With Sangiacomo suddenly having made the dreaded words "rent control" thinkable, Mayor Dianne Feinstein, who assumed power following the November 1978 assassination of George Moscone, faced a choice. Feinstein was closely aligned with real estate interests and had few links to the progressive groups that had elected her predecessor. If Feinstein did nothing, she risked the emergence of a liberal challenger running on a housing crisis platform in the November 1979 mayoral election. Her inaction might also pave the way for SFAH's strong rent control initiative to win a sweeping victory. Rather than risk the occurrence of either possibility, Feinstein won legislative passage of a 60-day prohibition on rent increases. After this moratorium expired, the city adopted a moderate Rent Stabilization Ordinance in June.

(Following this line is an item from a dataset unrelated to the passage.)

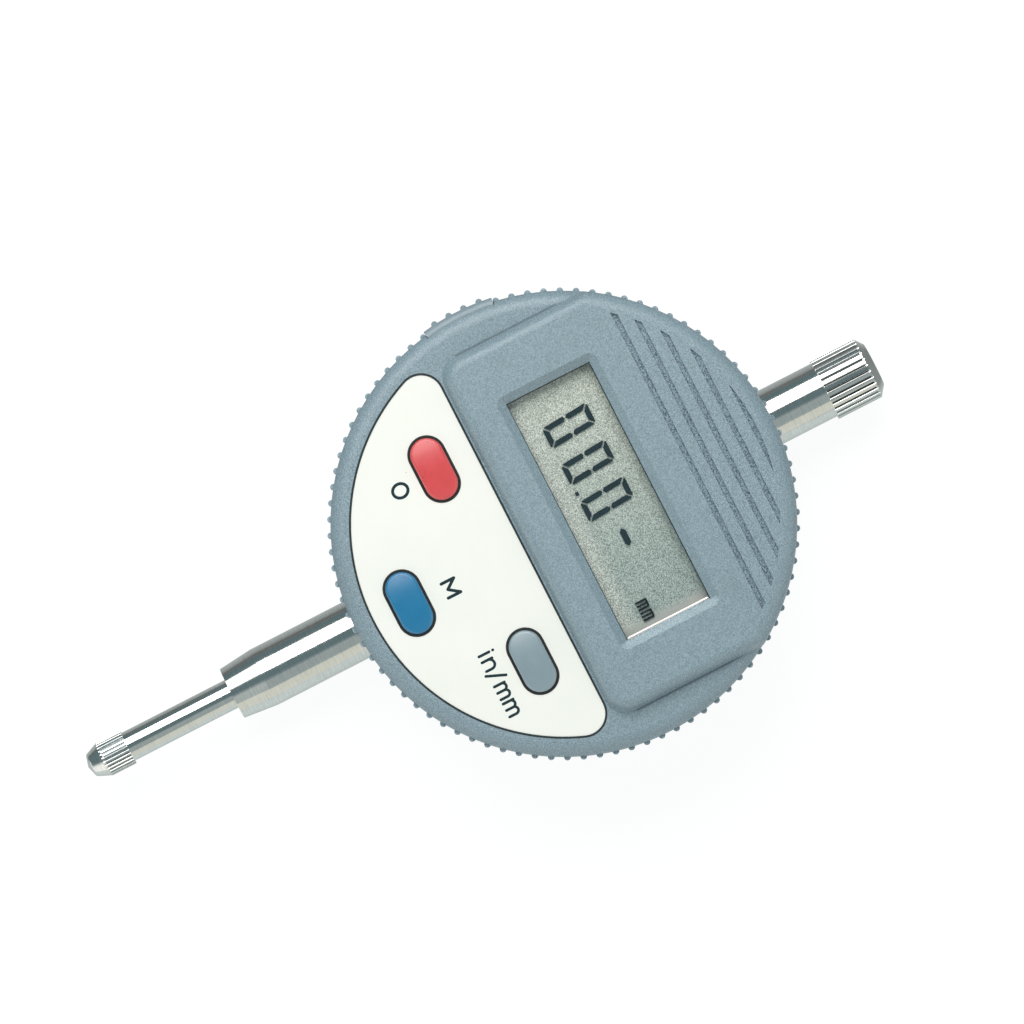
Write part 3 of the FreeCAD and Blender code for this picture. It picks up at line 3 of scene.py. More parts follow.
import bmesh
import bpy
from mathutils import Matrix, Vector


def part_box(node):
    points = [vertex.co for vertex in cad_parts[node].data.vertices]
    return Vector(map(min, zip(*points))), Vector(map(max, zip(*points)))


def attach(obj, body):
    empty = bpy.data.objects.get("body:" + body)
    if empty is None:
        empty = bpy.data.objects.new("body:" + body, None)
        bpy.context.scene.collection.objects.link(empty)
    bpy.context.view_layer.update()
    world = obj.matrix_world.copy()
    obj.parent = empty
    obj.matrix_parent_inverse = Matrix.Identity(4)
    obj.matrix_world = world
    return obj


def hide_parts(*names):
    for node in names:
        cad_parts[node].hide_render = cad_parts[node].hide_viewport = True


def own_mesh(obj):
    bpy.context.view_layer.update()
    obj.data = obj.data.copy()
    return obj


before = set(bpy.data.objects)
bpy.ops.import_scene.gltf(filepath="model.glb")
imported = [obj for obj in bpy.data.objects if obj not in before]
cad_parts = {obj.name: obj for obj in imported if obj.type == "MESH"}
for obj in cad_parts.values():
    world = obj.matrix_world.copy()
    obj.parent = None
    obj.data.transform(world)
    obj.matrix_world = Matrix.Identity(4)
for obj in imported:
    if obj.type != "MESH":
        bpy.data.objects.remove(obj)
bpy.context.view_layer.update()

# Rear case. The rear housing and its back cover are moulded in glass-filled nylon, blue-grey right
# through, with a fine spark-eroded grain from the mould. Four countersunk steel screws hold the
# cover on.


def paint(red, green, blue):
    """A colour read as 0 to 255 on a screen, given as linear light."""
    shades = [c / 255 for c in (red, green, blue)]
    return tuple(c / 12.92 if c <= 0.04045 else ((c + 0.055) / 1.055) ** 2.4
                 for c in shades) + (1.0,)


def grey(level):
    """A plain grey of that level."""
    return (level, level, level, 1.0)


def shaded(colour, factor):
    """The colour made darker or lighter by a factor."""
    return tuple(min(1.0, c * factor) for c in colour[:3]) + (1.0,)


def new_finish(name):
    """A new material, with its nodes and its shader."""
    finish = bpy.data.materials.new(name)
    finish.use_nodes = True
    return finish, finish.node_tree, finish.node_tree.nodes["Principled BSDF"]


def node(tree, kind, inputs=(), **settings):
    """A shader node whose inputs are set to values or joined to other nodes' outputs."""
    made = tree.nodes.new("ShaderNode" + kind)
    for name, value in settings.items():
        setattr(made, name, value)
    for name, value in dict(inputs).items():
        if isinstance(value, bpy.types.NodeSocket):
            tree.links.new(value, made.inputs[name])
        else:
            made.inputs[name].default_value = value
    return made


def fade(tree, value, start, end, first=0.0, last=1.0):
    """A number that goes from first to last as the value goes from start to end."""
    return node(tree, "MapRange", {"Value": value, "From Min": start, "From Max": end,
                                   "To Min": first, "To Max": last}).outputs["Result"]


def span(tree, factor, low, high):
    """A number that goes from low to high with the factor."""
    return fade(tree, factor, 0.0, 1.0, low, high)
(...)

San Francisco's enactment of any form of rent control was considered by many to be astonishing. Landlords were furious, feeling that Feinstein should have weathered the storm and waited for the voters' verdict on SFAH's November ballot measure. SFAH also criticized Feinstein, seeing the city's adoption of weak rent control as a strategy to preempt their own comprehensive solution to the city's housing crisis. SFAH proceeded with their initiative, assuming that voters would recognize the need for stronger action. They were wrong, as became obvious after SFAH's Proposition R lost by a huge 59-41 margin in the November 1979 race. While the low-turnout election expanded the margin of defeat, it was clear that swing voters felt that Feinstein's rent law had addressed the problem and should be given time to work.